Add the Beans and Liquids
  1. Stir in the drained and rinsed white beans, vegetable broth, and water. If using a bay leaf, add it now. Bring the soup to a gentle boil, then reduce heat and simmer for 15-20 minutes to meld the flavors.
Blend for Creaminess
  1. Remove the bay leaf (if used). Use an immersion blender to puree about half the soup directly in the pot for a creamy texture while leaving some whole beans for body. If you don’t have an immersion blender, carefully transfer 2 cups of the soup to a blender, pulse until smooth, and return to the pot.

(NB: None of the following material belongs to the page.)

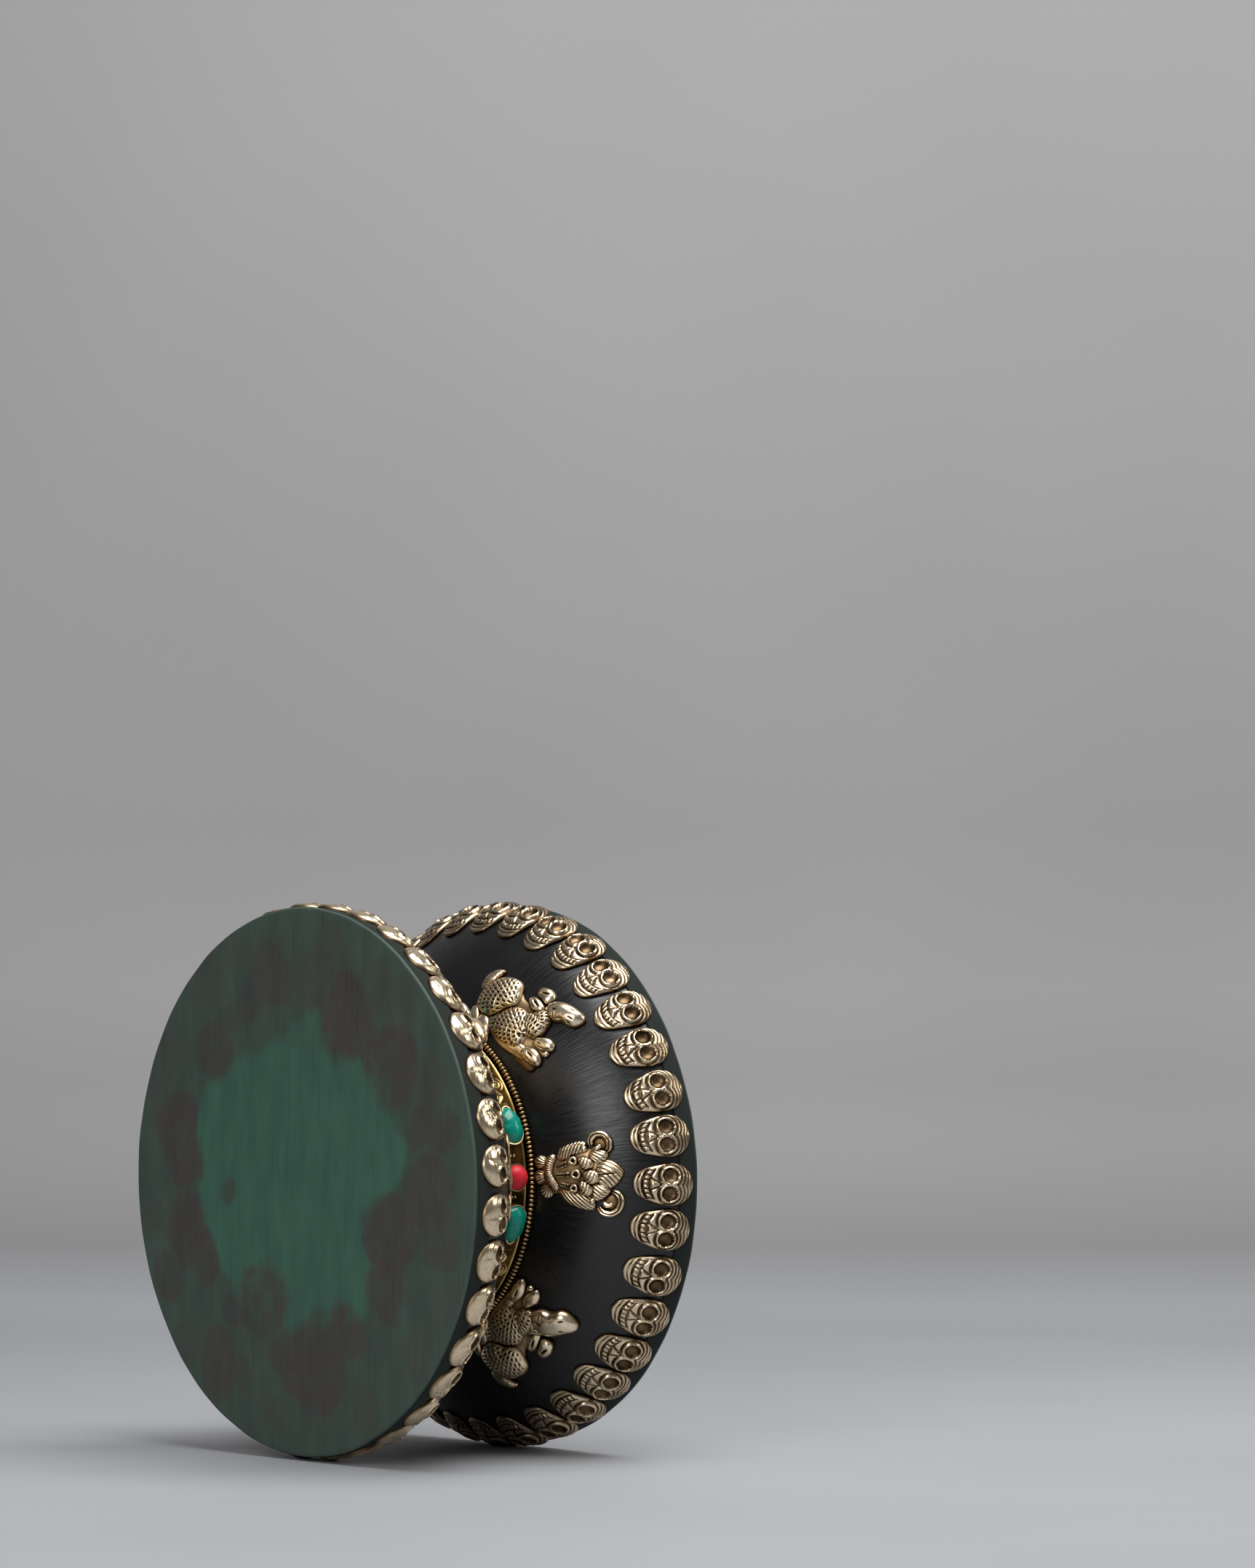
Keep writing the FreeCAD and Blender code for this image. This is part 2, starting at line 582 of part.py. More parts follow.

Brighten with Lemon and Season
  1. Stir in the lemon juice a little at a time and season with salt and pepper. Taste and adjust acidity—sometimes a touch more lemon really lifts the flavors. If using, stir in non-dairy milk or tahini for a richer mouthfeel.
Finish and Serve
  1. Ladle the soup into bowls and garnish with chopped parsley, a drizzle of olive oil, a grind of black pepper, and extra lemon wedges.

Notes

Using canned beans saves time; home-cooked dried beans deepen flavor if you have them on hand. Fresh lemon is preferable for brightness; bottled lemon juice will work in a pinch but won’t be as vibrant.